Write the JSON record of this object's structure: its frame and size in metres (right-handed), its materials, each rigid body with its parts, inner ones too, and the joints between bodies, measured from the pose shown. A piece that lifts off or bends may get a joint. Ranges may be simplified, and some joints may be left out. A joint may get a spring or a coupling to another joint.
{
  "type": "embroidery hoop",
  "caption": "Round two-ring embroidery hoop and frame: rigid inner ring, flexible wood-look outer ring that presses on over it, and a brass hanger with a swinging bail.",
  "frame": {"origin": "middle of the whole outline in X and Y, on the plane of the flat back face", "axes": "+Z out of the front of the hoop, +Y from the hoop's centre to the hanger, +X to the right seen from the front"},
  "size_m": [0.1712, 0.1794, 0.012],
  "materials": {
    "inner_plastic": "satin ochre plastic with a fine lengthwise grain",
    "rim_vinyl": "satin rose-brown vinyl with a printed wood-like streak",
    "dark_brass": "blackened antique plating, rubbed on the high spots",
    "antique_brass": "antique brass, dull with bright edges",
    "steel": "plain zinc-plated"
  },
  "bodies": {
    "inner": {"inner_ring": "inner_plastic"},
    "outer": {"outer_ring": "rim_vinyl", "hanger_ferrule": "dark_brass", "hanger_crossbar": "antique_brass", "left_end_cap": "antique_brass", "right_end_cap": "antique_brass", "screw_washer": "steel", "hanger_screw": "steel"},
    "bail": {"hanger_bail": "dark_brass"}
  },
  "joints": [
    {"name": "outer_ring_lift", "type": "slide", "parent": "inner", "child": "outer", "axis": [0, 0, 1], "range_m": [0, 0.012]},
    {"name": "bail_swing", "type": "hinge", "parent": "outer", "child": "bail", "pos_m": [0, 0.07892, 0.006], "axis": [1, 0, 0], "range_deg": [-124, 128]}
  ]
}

### Task requirements
Set down the listing in full, keeping every word exactly as it is.

### The result
Write the JSON record of this object's structure: its frame and size in metres (right-handed), its materials, each rigid body with its parts, inner ones too, and the joints between bodies, measured from the pose shown. A piece that lifts off or bends may get a joint. Ranges may be simplified, and some joints may be left out. A joint may get a spring or a coupling to another joint.
{
  "type": "embroidery hoop",
  "caption": "Round two-ring embroidery hoop and frame: rigid inner ring, flexible wood-look outer ring that presses on over it, and a brass hanger with a swinging bail.",
  "frame": {"origin": "middle of the whole outline in X and Y, on the plane of the flat back face", "axes": "+Z out of the front of the hoop, +Y from the hoop's centre to the hanger, +X to the right seen from the front"},
  "size_m": [0.1712, 0.1794, 0.012],
  "materials": {
    "inner_plastic": "satin ochre plastic with a fine lengthwise grain",
    "rim_vinyl": "satin rose-brown vinyl with a printed wood-like streak",
    "dark_brass": "blackened antique plating, rubbed on the high spots",
    "antique_brass": "antique brass, dull with bright edges",
    "steel": "plain zinc-plated"
  },
  "bodies": {
    "inner": {"inner_ring": "inner_plastic"},
    "outer": {"outer_ring": "rim_vinyl", "hanger_ferrule": "dark_brass", "hanger_crossbar": "antique_brass", "left_end_cap": "antique_brass", "right_end_cap": "antique_brass", "screw_washer": "steel", "hanger_screw": "steel"},
    "bail": {"hanger_bail": "dark_brass"}
  },
  "joints": [
    {"name": "outer_ring_lift", "type": "slide", "parent": "inner", "child": "outer", "axis": [0, 0, 1], "range_m": [0, 0.012]},
    {"name": "bail_swing", "type": "hinge", "parent": "outer", "child": "bail", "pos_m": [0, 0.07892, 0.006], "axis": [1, 0, 0], "range_deg": [-124, 128]}
  ]
}